An anarchist advocates stateless societies based on voluntary associations. So there is no system of government or central rule. This is sort of like being married where no one is really in charge. Although every husband I know recognizes that there is always a first among equals..

 

I slowly realized that I like the concept of roads, schools, and the proper co-ordination of aviation. I like my traffic controllers and aviation engineers to be governmentally regulated almost to death. Only the survivors get to carry on with their thankless job. And for this, we continue to not thank them.

 

And hospitals. I think hospitals are going to be big in my future someday. They must be regulated to death since that’s where a lot of that happens.

 

Getting back to liberty instead of death, which would also make a good slogan, I made a poor impression upon all of my children who eventually became more and more engaged in the political process. Two of my kids got involved with the campaigns of various politicians. I didn’t know who the politicians were, or what they stood for, but damn it I was going to support the kids. Even though they were out of school, this became like a very expensive school project.

 

They were making pamphlets, arranging fundraisers and going door to door to speak to people. They were doing all these things I had never gotten involved with before. I had this mixture of admiration for them and embarrassment for myself. I’m not sure where this political involvement gene came from, but it may have been from their grandparents. Or board and video games. My kids spent a lot of time playing Risk, the world domination game. I am not sure if this was much better than the video games advocating violence but on a smaller scale.

 

So, I started contributing towards the various campaigns. I even purchased a table at one the major functions and managed to get my name on the placeholder. Another politician from the adjacent province who was attending our gala came over and shook my hand and noticed that I had purchased the table for everyone. This made me feel like one of the real big shots that work in this ethereal atmosphere of political movers and shakers. He didn’t ask me any political policy questions fortunately since I had no positions on anything. I did grab one of my kids and place him in front of this guy. Let them do the networking.

 

I did find that a number of people working the campaign and going door to door would not be the type of person I would normally open the door to if they knocked. They seemed to be very passionate about things that somehow were not deserving of passion. Perhaps their passion seemed forced, contrived, or just a bit off. They could easily get worked up about some point of view which I could not even really tell the difference between the two positions being argued. I could easily back away from such situations and they would continue in my absence.

 

John Mill describes political liberty as not being under legal restraint except those passed by their own constituted law making power according to the trust put into it.

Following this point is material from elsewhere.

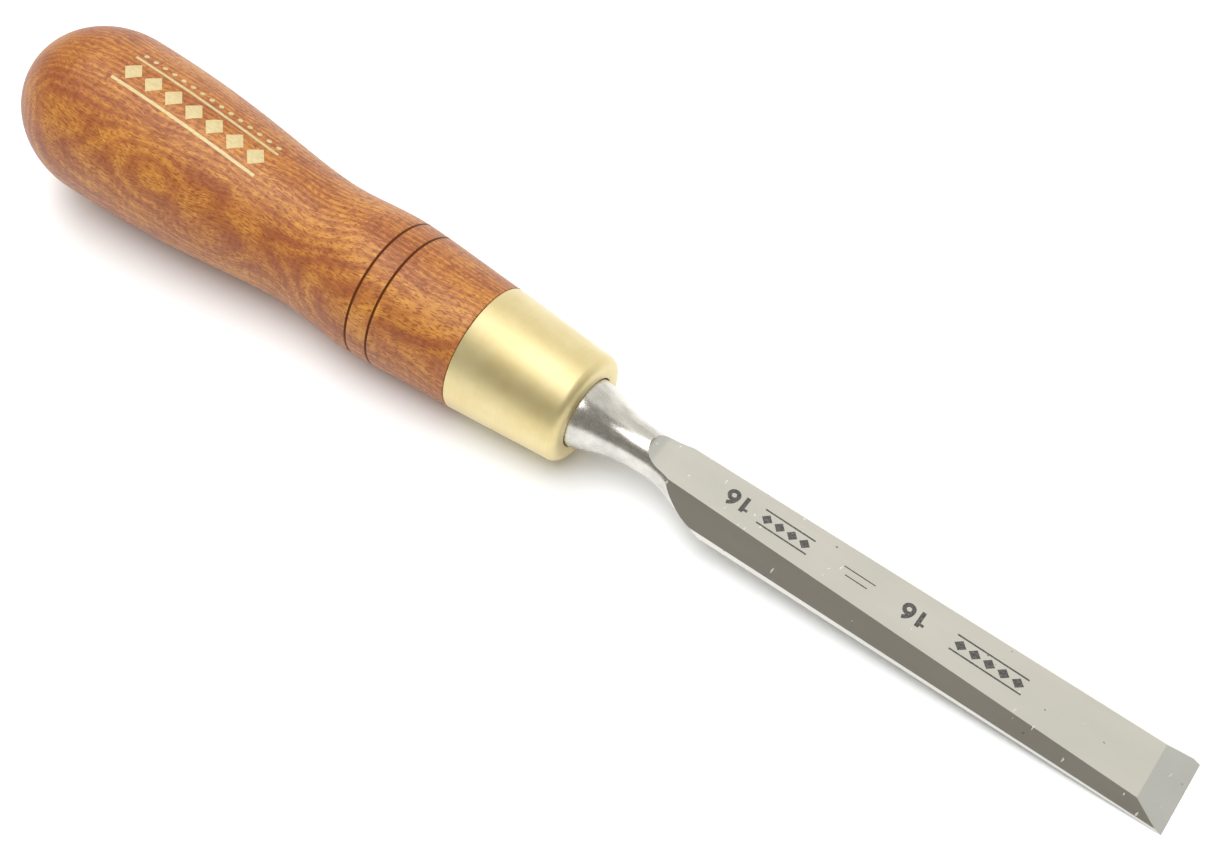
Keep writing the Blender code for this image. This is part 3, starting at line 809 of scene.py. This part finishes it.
# Slow sideways drift of the fibres, up to about 1.5 mm, which the layers, patches, fibres and pores follow.
drift = add_node(tree, "ShaderNodeTexNoise", {"Scale": 1.0, "Detail": 1.0},
                 {"Vector": tool_space(tree, (0.045, 0.07, 0.07), (0, 0, 0), HANDLE_AXIS)})
drift_centred = add_node(tree, "ShaderNodeVectorMath", {"operation": "SUBTRACT", 1: (0.5, 0.5, 0.5)},
                         {0: drift.outputs["Color"]})
drift_size = add_node(tree, "ShaderNodeVectorMath", {"operation": "MULTIPLY", 1: (0.0, 6.0, 6.0)},
                      {0: drift_centred.outputs[0]})
drifted = add_node(tree, "ShaderNodeVectorMath", {"operation": "ADD"},
                   {0: tool_space(tree, (1, 1, 1), GRAIN_TURN, HANDLE_AXIS), 1: drift_size.outputs[0]})


def stretched(scale):
    """The drifted wood coordinates, scaled along and across the grain."""
    return add_node(tree, "ShaderNodeMapping", {"Scale": scale}, {"Vector": drifted.outputs[0]}).outputs[0]


layers = add_node(tree, "ShaderNodeTexWave",
                  {"bands_direction": "Z", "Scale": 0.26, "Distortion": 3.0,
                   "Detail": 3.0, "Detail Scale": 1.2},
                  {"Vector": stretched((0.3, 1.0, 1.0))})
patches = add_node(tree, "ShaderNodeTexNoise", {"Scale": 1.0, "Detail": 5.0, "Roughness": 0.62},
                   {"Vector": stretched((0.055, 0.14, 0.14))})
figure = add_node(tree, "ShaderNodeMath", {"operation": "MULTIPLY_ADD", 1: 0.26},
                  {0: layers.outputs["Fac"], 2: patches.outputs["Fac"]})
WOOD_TONES = ((0.42, colour("95532B")), (0.60, colour("A8672D")), (0.80, colour("BC7E35")))
wood_colour = add_node(tree, "ShaderNodeValToRGB", {"stops": WOOD_TONES}, {"Fac": figure.outputs[0]})
fibres = add_node(tree, "ShaderNodeTexNoise", {"Scale": 1.0, "Detail": 4.0, "Roughness": 0.65},
                  {"Vector": stretched((0.3, 2.2, 2.2))})
fibre_tone = add_node(tree, "ShaderNodeMapRange",
                      {"From Min": 0.35, "From Max": 0.65, "To Min": 0.2, "To Max": 0.8},
                      {"Value": fibres.outputs["Fac"]})
streaked = add_node(tree, "ShaderNodeMix", {"data_type": "RGBA", "blend_type": "SOFT_LIGHT", 0: 0.45},
                    {6: wood_colour.outputs[0], 7: fibre_tone.outputs[0]})
pores = add_node(tree, "ShaderNodeTexNoise", {"Scale": 1.0, "Detail": 1.5, "Roughness": 0.5},
                 {"Vector": stretched((0.8, 4.2, 4.2))})
pore_bias = add_node(tree, "ShaderNodeMath", {"operation": "MULTIPLY_ADD", 1: -0.22},
                     {0: patches.outputs["Fac"], 2: pores.outputs["Fac"]})
pore_mask = add_node(tree, "ShaderNodeMapRange", {"From Min": 0.415, "From Max": 0.475, "To Max": 0.82},
                     {"Value": pore_bias.outputs[0]})
pored = add_node(tree, "ShaderNodeMix", {"data_type": "RGBA", 7: colour("86441F")},
                 {0: pore_mask.outputs[0], 6: streaked.outputs[2]})
ripple = add_node(tree, "ShaderNodeTexNoise", {"Scale": 1.0, "Detail": 2.0},
                  {"Vector": tool_space(tree, (1.1, 0.22, 0.22), (0, 0, 0), HANDLE_AXIS)})
ripple_tone = add_node(tree, "ShaderNodeMapRange",
                       {"From Min": 0.35, "From Max": 0.65, "To Min": 0.32, "To Max": 0.68},
                       {"Value": ripple.outputs["Fac"]})
rippled = add_node(tree, "ShaderNodeMix", {"data_type": "RGBA", "blend_type": "SOFT_LIGHT", 0: 0.4},
                   {6: pored.outputs[2], 7: ripple_tone.outputs[0]})
along = add_node(tree, "ShaderNodeSeparateXYZ", {}, {0: tool_space(tree, (1, 1, 1), (0, 0, 0), HANDLE_AXIS)})
# The end grain of the dome takes more stain, and the two grooves are coloured darker.
end_mask = add_node(tree, "ShaderNodeMapRange",
                    {"From Min": X_HANDLE_END + 23.7, "From Max": X_HANDLE_END + 0.7, "To Max": 0.5},
                    {"Value": along.outputs["X"]})
ended = add_node(tree, "ShaderNodeMix", {"data_type": "RGBA", 7: colour("85472A")},
                 {0: end_mask.outputs[0], 6: rippled.outputs[2]})
finished = ended
for groove in GROOVES:
    cut_mask = add_node(tree, "ShaderNodeMath",
                        {"operation": "COMPARE", 1: groove, 2: GROOVE_HALF_WIDTH * 0.9},
                        {0: along.outputs["X"]})
    finished = add_node(tree, "ShaderNodeMix", {"data_type": "RGBA", 7: colour("74421F")},
                        {0: cut_mask.outputs[0], 6: finished.outputs[2]})
tree.links.new(finished.outputs[2], shader.inputs["Base Color"])
gloss = add_node(tree, "ShaderNodeMapRange",
                 {"From Min": 0.4, "From Max": 0.7, "To Min": 0.42, "To Max": 0.55},
                 {"Value": pores.outputs["Fac"]})
tree.links.new(gloss.outputs[0], shader.inputs["Roughness"])
relief = add_node(tree, "ShaderNodeMath", {"operation": "MULTIPLY_ADD", 1: -1.0},
                  {0: pore_mask.outputs[0], 2: fibres.outputs["Fac"]})
pitted = add_node(tree, "ShaderNodeBump", {"Strength": 0.35, "Distance": 0.05 * MM},
                  {"Height": relief.outputs[0]})
tree.links.new(pitted.outputs[0], shader.inputs["Normal"])
handle.data.materials.append(wood)
shade(handle, 40)
laid_down(handle)
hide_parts("handle")


# Foil ornament on the handle
# A plain border of two rules, a row of lozenges and a row of dots, hot stamped in pale gold foil on
# top of the varnish. It wraps round the grip, where the wood is thickest.

X_FOIL = -222.8
FOIL_LENGTH = 37.0
FOIL_TURN = math.radians(-4.5)
FOIL_RULE_WIDTH = 0.7
Y_NEAR_RULE = -5.0
Y_FAR_RULE = 2.6
LOZENGES = 7
LOZENGE_HALF_WIDTH = 2.6
DOTS = 15
DOT_RADIUS = 0.55
Y_DOTS = 4.4
FOIL_NARROWING = 0.92
FOIL_DROP_HEIGHT = 25.0
FOIL_LIFT = 0.01
FOIL_THICKNESS = 0.02

foil = first_bar("foil_ornament", 0, Y_NEAR_RULE, FOIL_LENGTH, FOIL_RULE_WIDTH)
flat_bar(0, Y_FAR_RULE, FOIL_LENGTH, FOIL_RULE_WIDTH)
spacing = FOIL_LENGTH / LOZENGES
for i in range(LOZENGES):
    flat_lozenge((i - (LOZENGES - 1) / 2) * spacing, (Y_NEAR_RULE + Y_FAR_RULE) / 2,
                 LOZENGE_FILL * spacing, LOZENGE_HALF_WIDTH)
for i in range(DOTS):
    x = (i - (DOTS - 1) / 2) * FOIL_LENGTH / DOTS
    bpy.ops.mesh.primitive_circle_add(vertices=12, radius=DOT_RADIUS * MM, fill_type="NGON",
                                      location=(x * MM, Y_DOTS * MM, 0))
bpy.ops.mesh.select_all(action="SELECT")
bpy.ops.mesh.quads_convert_to_tris()
bpy.ops.mesh.subdivide(number_cuts=4)
bpy.ops.object.mode_set(mode="OBJECT")
only(foil)
on_the_axis = Matrix.Translation((X_FOIL * MM, 0, AXIS_HEIGHT * MM))
foil.matrix_world = (LAID_DOWN @ on_the_axis @ Matrix.Rotation(FOIL_TURN, 4, "X")
                     @ Matrix.Diagonal((1, FOIL_NARROWING, 1, 1))
                     @ Matrix.Translation((0, 0, FOIL_DROP_HEIGHT * MM)))
wrap = foil.modifiers.new("wrap", "SHRINKWRAP")
wrap.target = handle
wrap.wrap_method = "PROJECT"
wrap.use_project_z = True
wrap.use_negative_direction = True
wrap.use_positive_direction = False
wrap.offset = FOIL_LIFT * MM
bpy.ops.object.modifier_apply(modifier=wrap.name)
skin = foil.modifiers.new("skin", "SOLIDIFY")
skin.thickness = FOIL_THICKNESS * MM
skin.offset = 1.0
bpy.ops.object.modifier_apply(modifier=skin.name)
bpy.ops.object.transform_apply(location=True, rotation=True, scale=True)

# Hot stamped foil: pale gold, half matt, and a little broken, as foil over open pores is.
foil_finish, tree, shader = new_finish("hot_stamped_pale_gold_foil", {"Metallic": 0.2, "Roughness": 0.5})
breaks = add_node(tree, "ShaderNodeTexNoise", {"Scale": 1.0, "Detail": 3.0, "Roughness": 0.6},
                  {"Vector": tool_space(tree, (0.9, 2.4, 2.4))})
FOIL_TONES = ((0.3, colour("BFAA78")), (0.62, colour("CDBE90")), (0.74, colour("AE8650")))
foil_colour = add_node(tree, "ShaderNodeValToRGB", {"stops": FOIL_TONES}, {"Fac": breaks.outputs["Fac"]})
tree.links.new(foil_colour.outputs[0], shader.inputs["Base Color"])
foil.data.materials.append(foil_finish)
shade(foil, 60)
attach(foil, "root")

Interestingly, there appears to be some implied cultural prerequisites to all of this. Madison said that ‘to suppose that any form of government will secure liberty or happiness without any virtue in the people is a chimerical idea.” Apparently he is saying that similar to the rides at fair ground ‘you have to be this virtuously tall’ before being allowed to play in and with the rights outlined in the Declaration. This gets us back to the previously described life of virtue being the happy life.

 

This virtue precondition of Madison is an intriguing idea that may explain a lot about the increasing size of government which may have to step in and legislate and regulate the areas that people need a little encouraging reminder as what virtue may require. Just look at the tax code. If you like having schools, roads and civil aviation that works a very high percentage of the time, then just pay your damn taxes.

If you want tax equality, then you will have to ring that liberty bell a little harder.